• Required work: Extract all of the entries and give them again, word for word.

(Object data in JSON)
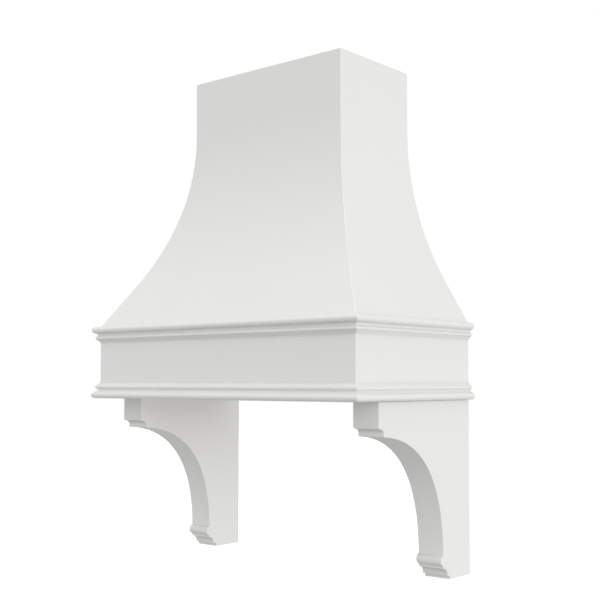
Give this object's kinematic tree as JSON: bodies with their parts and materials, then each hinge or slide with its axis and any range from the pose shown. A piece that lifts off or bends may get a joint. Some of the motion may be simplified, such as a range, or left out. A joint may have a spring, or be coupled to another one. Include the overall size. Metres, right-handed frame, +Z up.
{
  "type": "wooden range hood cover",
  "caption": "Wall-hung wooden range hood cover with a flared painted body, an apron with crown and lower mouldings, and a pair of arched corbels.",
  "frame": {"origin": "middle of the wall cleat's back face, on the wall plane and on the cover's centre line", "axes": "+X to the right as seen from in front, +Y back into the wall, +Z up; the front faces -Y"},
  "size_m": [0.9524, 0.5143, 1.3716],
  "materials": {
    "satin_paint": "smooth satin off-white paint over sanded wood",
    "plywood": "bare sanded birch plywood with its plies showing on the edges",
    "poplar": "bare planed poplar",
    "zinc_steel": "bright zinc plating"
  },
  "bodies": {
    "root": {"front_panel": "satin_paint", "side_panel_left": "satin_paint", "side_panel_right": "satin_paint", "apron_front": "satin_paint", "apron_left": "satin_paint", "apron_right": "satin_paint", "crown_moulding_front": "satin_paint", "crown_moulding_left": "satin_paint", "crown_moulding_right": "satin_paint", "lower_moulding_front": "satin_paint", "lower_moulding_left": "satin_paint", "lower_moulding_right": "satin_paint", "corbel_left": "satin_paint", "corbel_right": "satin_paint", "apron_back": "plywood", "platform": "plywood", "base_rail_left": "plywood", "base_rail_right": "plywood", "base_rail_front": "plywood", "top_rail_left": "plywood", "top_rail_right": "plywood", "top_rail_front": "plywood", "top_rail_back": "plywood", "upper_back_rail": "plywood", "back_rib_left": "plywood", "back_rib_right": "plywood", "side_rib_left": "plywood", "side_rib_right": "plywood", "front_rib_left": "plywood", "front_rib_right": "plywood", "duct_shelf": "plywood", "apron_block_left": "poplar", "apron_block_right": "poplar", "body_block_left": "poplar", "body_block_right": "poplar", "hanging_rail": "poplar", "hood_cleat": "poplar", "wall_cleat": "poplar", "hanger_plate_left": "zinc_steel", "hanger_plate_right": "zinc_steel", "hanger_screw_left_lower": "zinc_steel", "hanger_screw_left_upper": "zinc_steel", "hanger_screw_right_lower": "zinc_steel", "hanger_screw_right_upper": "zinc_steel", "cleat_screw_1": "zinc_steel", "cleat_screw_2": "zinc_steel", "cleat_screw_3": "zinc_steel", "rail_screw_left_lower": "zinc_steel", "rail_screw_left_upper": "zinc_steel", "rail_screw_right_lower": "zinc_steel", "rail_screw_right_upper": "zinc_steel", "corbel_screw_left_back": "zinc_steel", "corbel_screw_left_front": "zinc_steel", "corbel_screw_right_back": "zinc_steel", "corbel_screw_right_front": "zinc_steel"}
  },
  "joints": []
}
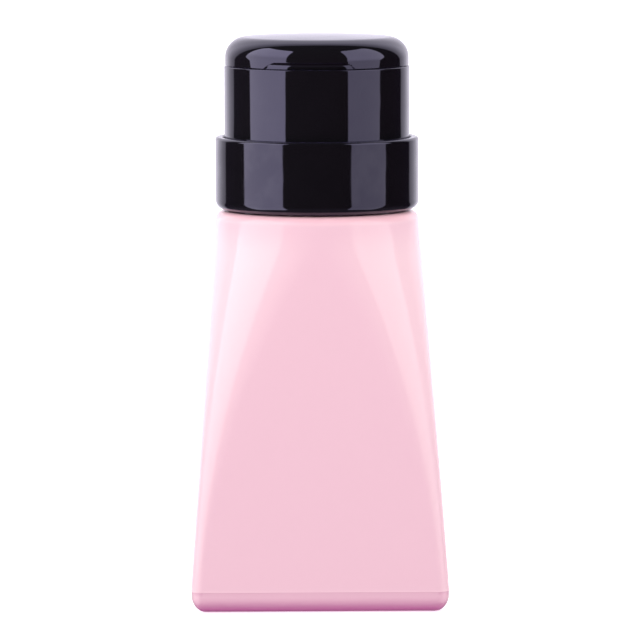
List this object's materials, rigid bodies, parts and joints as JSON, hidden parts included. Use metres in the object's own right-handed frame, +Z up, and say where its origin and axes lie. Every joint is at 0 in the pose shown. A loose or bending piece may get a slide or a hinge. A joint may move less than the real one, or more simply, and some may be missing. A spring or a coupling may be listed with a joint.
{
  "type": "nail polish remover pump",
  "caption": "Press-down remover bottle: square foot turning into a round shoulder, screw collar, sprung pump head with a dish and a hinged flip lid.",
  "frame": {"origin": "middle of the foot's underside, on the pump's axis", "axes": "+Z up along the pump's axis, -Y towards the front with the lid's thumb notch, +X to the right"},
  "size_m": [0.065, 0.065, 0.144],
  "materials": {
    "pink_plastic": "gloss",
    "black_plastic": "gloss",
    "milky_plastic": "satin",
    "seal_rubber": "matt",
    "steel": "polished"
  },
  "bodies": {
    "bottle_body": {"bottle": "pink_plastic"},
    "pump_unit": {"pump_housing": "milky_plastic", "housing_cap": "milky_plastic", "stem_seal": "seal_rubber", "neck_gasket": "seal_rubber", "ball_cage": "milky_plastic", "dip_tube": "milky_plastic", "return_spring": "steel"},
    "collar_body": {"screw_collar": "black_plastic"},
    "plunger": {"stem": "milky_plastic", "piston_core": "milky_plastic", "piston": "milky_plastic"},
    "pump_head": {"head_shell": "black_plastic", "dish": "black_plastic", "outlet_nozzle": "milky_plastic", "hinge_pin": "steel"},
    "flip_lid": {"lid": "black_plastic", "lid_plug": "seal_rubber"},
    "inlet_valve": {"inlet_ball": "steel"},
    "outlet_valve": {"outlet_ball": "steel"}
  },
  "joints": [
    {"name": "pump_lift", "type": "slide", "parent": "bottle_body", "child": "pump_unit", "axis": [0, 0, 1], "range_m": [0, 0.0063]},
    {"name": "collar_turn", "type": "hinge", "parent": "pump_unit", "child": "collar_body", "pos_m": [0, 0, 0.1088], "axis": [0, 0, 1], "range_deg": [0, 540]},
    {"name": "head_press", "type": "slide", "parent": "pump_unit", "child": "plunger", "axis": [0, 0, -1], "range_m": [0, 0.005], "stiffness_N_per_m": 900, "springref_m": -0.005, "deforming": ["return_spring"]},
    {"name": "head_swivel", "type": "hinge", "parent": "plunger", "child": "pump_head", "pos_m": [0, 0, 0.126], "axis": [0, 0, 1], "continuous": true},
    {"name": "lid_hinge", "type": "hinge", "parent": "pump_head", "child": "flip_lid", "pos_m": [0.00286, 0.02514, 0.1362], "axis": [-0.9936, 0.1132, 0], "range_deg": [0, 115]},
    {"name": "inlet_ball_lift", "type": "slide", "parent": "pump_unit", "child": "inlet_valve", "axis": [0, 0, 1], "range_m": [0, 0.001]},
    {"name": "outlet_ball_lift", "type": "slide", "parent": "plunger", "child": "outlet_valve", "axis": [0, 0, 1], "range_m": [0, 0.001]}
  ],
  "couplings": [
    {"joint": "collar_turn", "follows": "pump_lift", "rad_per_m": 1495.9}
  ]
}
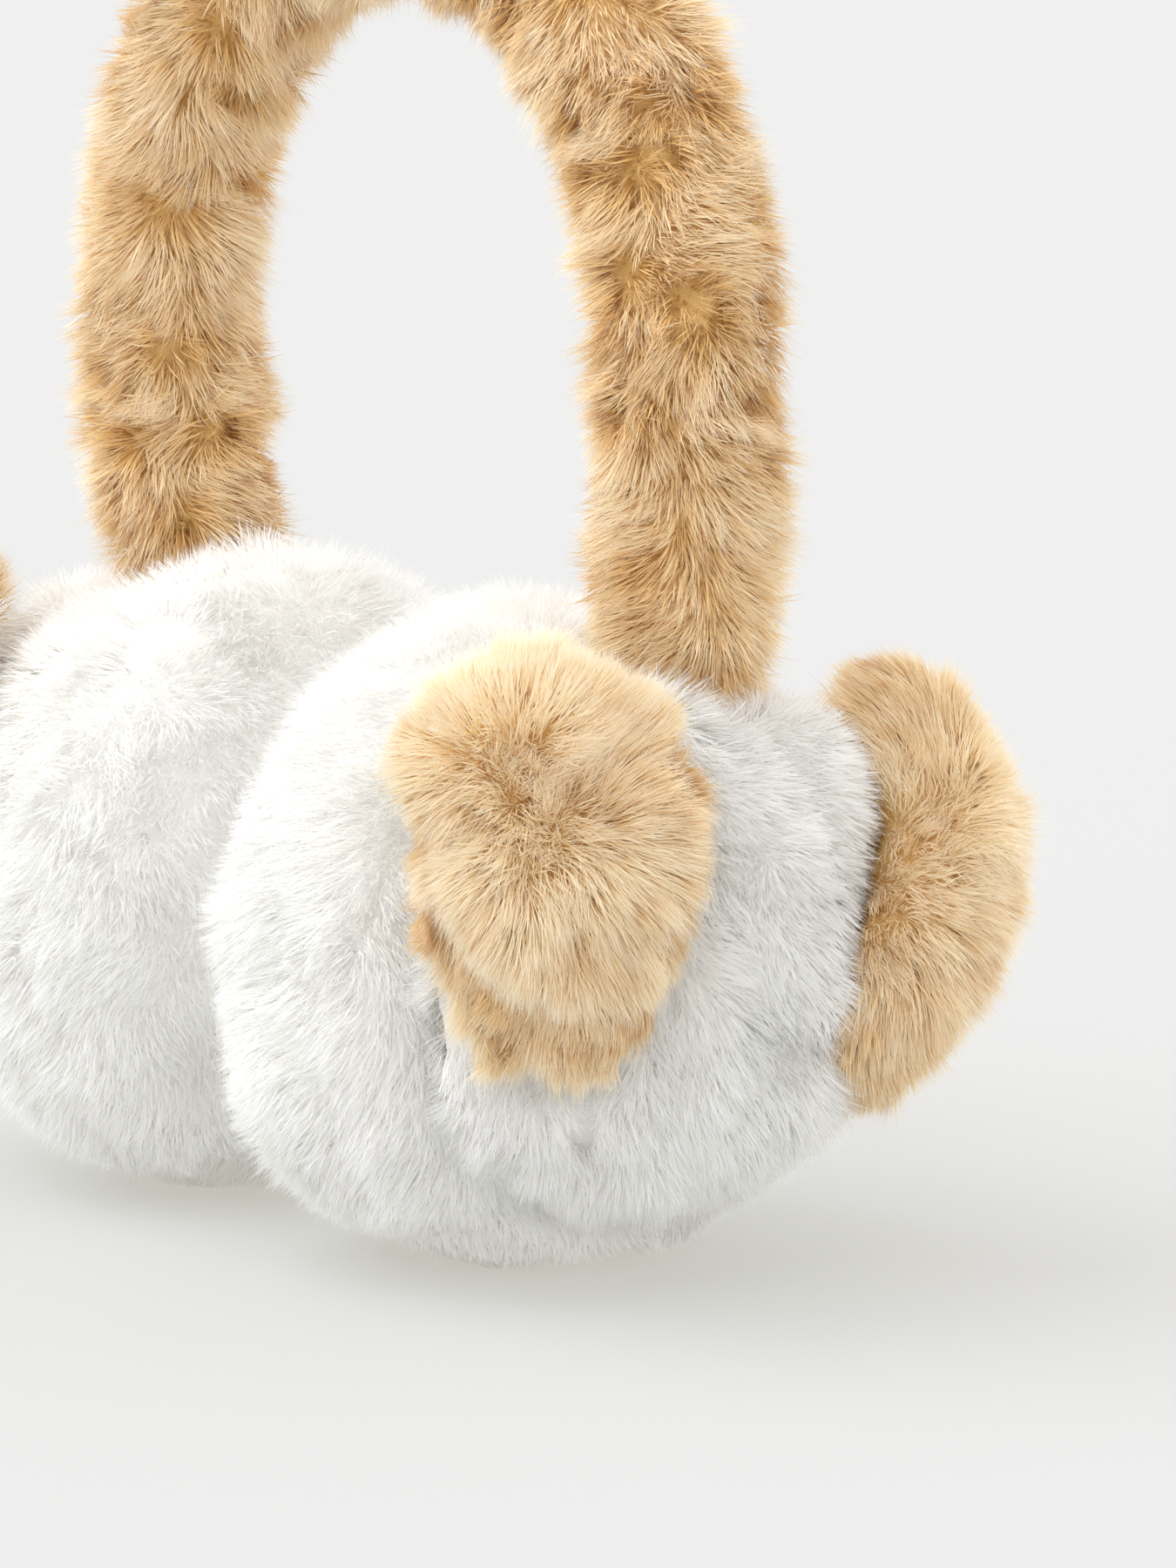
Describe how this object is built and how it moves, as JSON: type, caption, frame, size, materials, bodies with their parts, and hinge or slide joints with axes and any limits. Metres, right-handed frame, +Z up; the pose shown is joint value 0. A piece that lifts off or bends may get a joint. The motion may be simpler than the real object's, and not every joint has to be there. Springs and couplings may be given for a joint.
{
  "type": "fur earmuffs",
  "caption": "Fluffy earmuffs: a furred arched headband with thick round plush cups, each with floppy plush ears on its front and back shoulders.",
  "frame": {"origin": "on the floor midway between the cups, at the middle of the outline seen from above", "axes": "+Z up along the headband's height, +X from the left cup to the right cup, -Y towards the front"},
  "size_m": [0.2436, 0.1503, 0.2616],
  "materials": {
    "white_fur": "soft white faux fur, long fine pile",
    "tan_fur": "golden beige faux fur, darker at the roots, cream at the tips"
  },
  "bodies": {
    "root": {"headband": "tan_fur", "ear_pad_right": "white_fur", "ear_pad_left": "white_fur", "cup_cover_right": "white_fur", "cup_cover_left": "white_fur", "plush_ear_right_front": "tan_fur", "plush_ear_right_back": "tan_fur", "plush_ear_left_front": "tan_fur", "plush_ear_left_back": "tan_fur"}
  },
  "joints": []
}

• Written reply:
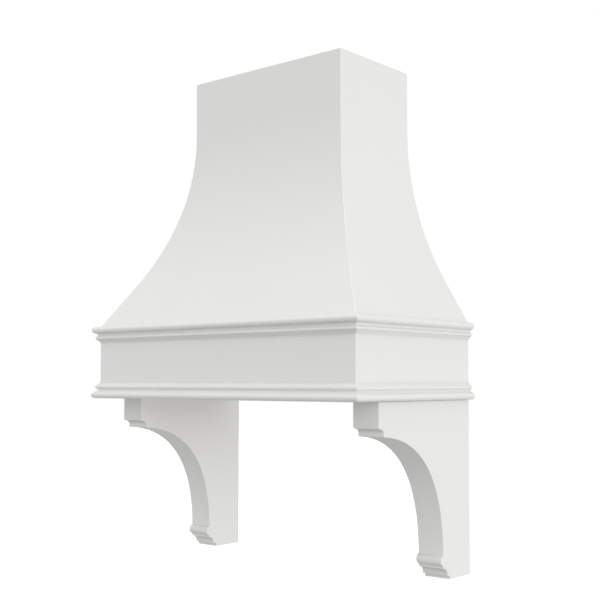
Give this object's kinematic tree as JSON: bodies with their parts and materials, then each hinge or slide with its axis and any range from the pose shown. A piece that lifts off or bends may get a joint. Some of the motion may be simplified, such as a range, or left out. A joint may have a spring, or be coupled to another one. Include the overall size. Metres, right-handed frame, +Z up.
{
  "type": "wooden range hood cover",
  "caption": "Wall-hung wooden range hood cover with a flared painted body, an apron with crown and lower mouldings, and a pair of arched corbels.",
  "frame": {"origin": "middle of the wall cleat's back face, on the wall plane and on the cover's centre line", "axes": "+X to the right as seen from in front, +Y back into the wall, +Z up; the front faces -Y"},
  "size_m": [0.9524, 0.5143, 1.3716],
  "materials": {
    "satin_paint": "smooth satin off-white paint over sanded wood",
    "plywood": "bare sanded birch plywood with its plies showing on the edges",
    "poplar": "bare planed poplar",
    "zinc_steel": "bright zinc plating"
  },
  "bodies": {
    "root": {"front_panel": "satin_paint", "side_panel_left": "satin_paint", "side_panel_right": "satin_paint", "apron_front": "satin_paint", "apron_left": "satin_paint", "apron_right": "satin_paint", "crown_moulding_front": "satin_paint", "crown_moulding_left": "satin_paint", "crown_moulding_right": "satin_paint", "lower_moulding_front": "satin_paint", "lower_moulding_left": "satin_paint", "lower_moulding_right": "satin_paint", "corbel_left": "satin_paint", "corbel_right": "satin_paint", "apron_back": "plywood", "platform": "plywood", "base_rail_left": "plywood", "base_rail_right": "plywood", "base_rail_front": "plywood", "top_rail_left": "plywood", "top_rail_right": "plywood", "top_rail_front": "plywood", "top_rail_back": "plywood", "upper_back_rail": "plywood", "back_rib_left": "plywood", "back_rib_right": "plywood", "side_rib_left": "plywood", "side_rib_right": "plywood", "front_rib_left": "plywood", "front_rib_right": "plywood", "duct_shelf": "plywood", "apron_block_left": "poplar", "apron_block_right": "poplar", "body_block_left": "poplar", "body_block_right": "poplar", "hanging_rail": "poplar", "hood_cleat": "poplar", "wall_cleat": "poplar", "hanger_plate_left": "zinc_steel", "hanger_plate_right": "zinc_steel", "hanger_screw_left_lower": "zinc_steel", "hanger_screw_left_upper": "zinc_steel", "hanger_screw_right_lower": "zinc_steel", "hanger_screw_right_upper": "zinc_steel", "cleat_screw_1": "zinc_steel", "cleat_screw_2": "zinc_steel", "cleat_screw_3": "zinc_steel", "rail_screw_left_lower": "zinc_steel", "rail_screw_left_upper": "zinc_steel", "rail_screw_right_lower": "zinc_steel", "rail_screw_right_upper": "zinc_steel", "corbel_screw_left_back": "zinc_steel", "corbel_screw_left_front": "zinc_steel", "corbel_screw_right_back": "zinc_steel", "corbel_screw_right_front": "zinc_steel"}
  },
  "joints": []
}
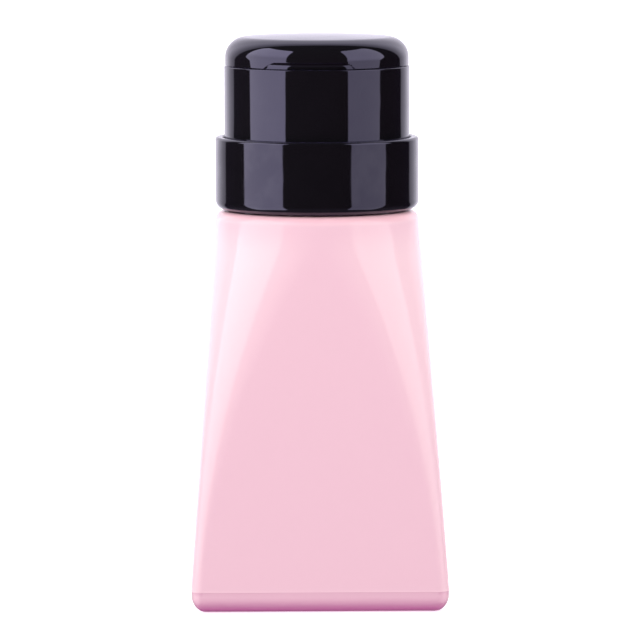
List this object's materials, rigid bodies, parts and joints as JSON, hidden parts included. Use metres in the object's own right-handed frame, +Z up, and say where its origin and axes lie. Every joint is at 0 in the pose shown. A loose or bending piece may get a slide or a hinge. A joint may move less than the real one, or more simply, and some may be missing. A spring or a coupling may be listed with a joint.
{
  "type": "nail polish remover pump",
  "caption": "Press-down remover bottle: square foot turning into a round shoulder, screw collar, sprung pump head with a dish and a hinged flip lid.",
  "frame": {"origin": "middle of the foot's underside, on the pump's axis", "axes": "+Z up along the pump's axis, -Y towards the front with the lid's thumb notch, +X to the right"},
  "size_m": [0.065, 0.065, 0.144],
  "materials": {
    "pink_plastic": "gloss",
    "black_plastic": "gloss",
    "milky_plastic": "satin",
    "seal_rubber": "matt",
    "steel": "polished"
  },
  "bodies": {
    "bottle_body": {"bottle": "pink_plastic"},
    "pump_unit": {"pump_housing": "milky_plastic", "housing_cap": "milky_plastic", "stem_seal": "seal_rubber", "neck_gasket": "seal_rubber", "ball_cage": "milky_plastic", "dip_tube": "milky_plastic", "return_spring": "steel"},
    "collar_body": {"screw_collar": "black_plastic"},
    "plunger": {"stem": "milky_plastic", "piston_core": "milky_plastic", "piston": "milky_plastic"},
    "pump_head": {"head_shell": "black_plastic", "dish": "black_plastic", "outlet_nozzle": "milky_plastic", "hinge_pin": "steel"},
    "flip_lid": {"lid": "black_plastic", "lid_plug": "seal_rubber"},
    "inlet_valve": {"inlet_ball": "steel"},
    "outlet_valve": {"outlet_ball": "steel"}
  },
  "joints": [
    {"name": "pump_lift", "type": "slide", "parent": "bottle_body", "child": "pump_unit", "axis": [0, 0, 1], "range_m": [0, 0.0063]},
    {"name": "collar_turn", "type": "hinge", "parent": "pump_unit", "child": "collar_body", "pos_m": [0, 0, 0.1088], "axis": [0, 0, 1], "range_deg": [0, 540]},
    {"name": "head_press", "type": "slide", "parent": "pump_unit", "child": "plunger", "axis": [0, 0, -1], "range_m": [0, 0.005], "stiffness_N_per_m": 900, "springref_m": -0.005, "deforming": ["return_spring"]},
    {"name": "head_swivel", "type": "hinge", "parent": "plunger", "child": "pump_head", "pos_m": [0, 0, 0.126], "axis": [0, 0, 1], "continuous": true},
    {"name": "lid_hinge", "type": "hinge", "parent": "pump_head", "child": "flip_lid", "pos_m": [0.00286, 0.02514, 0.1362], "axis": [-0.9936, 0.1132, 0], "range_deg": [0, 115]},
    {"name": "inlet_ball_lift", "type": "slide", "parent": "pump_unit", "child": "inlet_valve", "axis": [0, 0, 1], "range_m": [0, 0.001]},
    {"name": "outlet_ball_lift", "type": "slide", "parent": "plunger", "child": "outlet_valve", "axis": [0, 0, 1], "range_m": [0, 0.001]}
  ],
  "couplings": [
    {"joint": "collar_turn", "follows": "pump_lift", "rad_per_m": 1495.9}
  ]
}
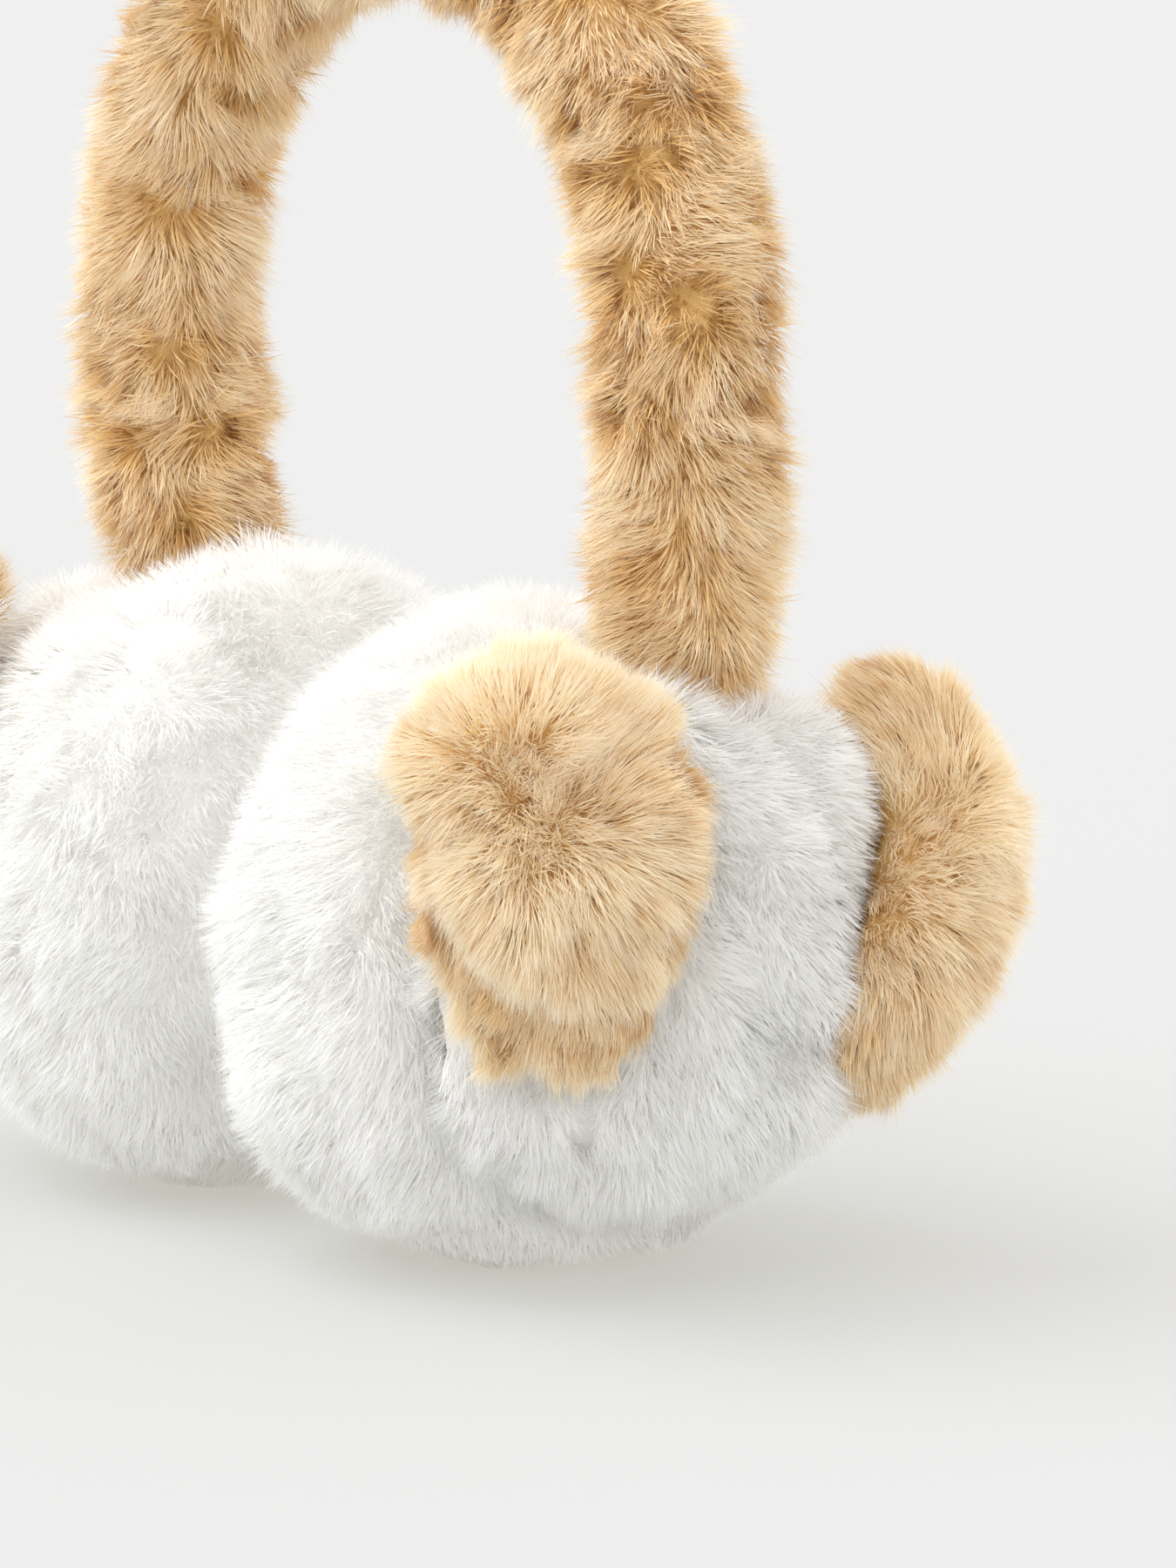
Describe how this object is built and how it moves, as JSON: type, caption, frame, size, materials, bodies with their parts, and hinge or slide joints with axes and any limits. Metres, right-handed frame, +Z up; the pose shown is joint value 0. A piece that lifts off or bends may get a joint. The motion may be simpler than the real object's, and not every joint has to be there. Springs and couplings may be given for a joint.
{
  "type": "fur earmuffs",
  "caption": "Fluffy earmuffs: a furred arched headband with thick round plush cups, each with floppy plush ears on its front and back shoulders.",
  "frame": {"origin": "on the floor midway between the cups, at the middle of the outline seen from above", "axes": "+Z up along the headband's height, +X from the left cup to the right cup, -Y towards the front"},
  "size_m": [0.2436, 0.1503, 0.2616],
  "materials": {
    "white_fur": "soft white faux fur, long fine pile",
    "tan_fur": "golden beige faux fur, darker at the roots, cream at the tips"
  },
  "bodies": {
    "root": {"headband": "tan_fur", "ear_pad_right": "white_fur", "ear_pad_left": "white_fur", "cup_cover_right": "white_fur", "cup_cover_left": "white_fur", "plush_ear_right_front": "tan_fur", "plush_ear_right_back": "tan_fur", "plush_ear_left_front": "tan_fur", "plush_ear_left_back": "tan_fur"}
  },
  "joints": []
}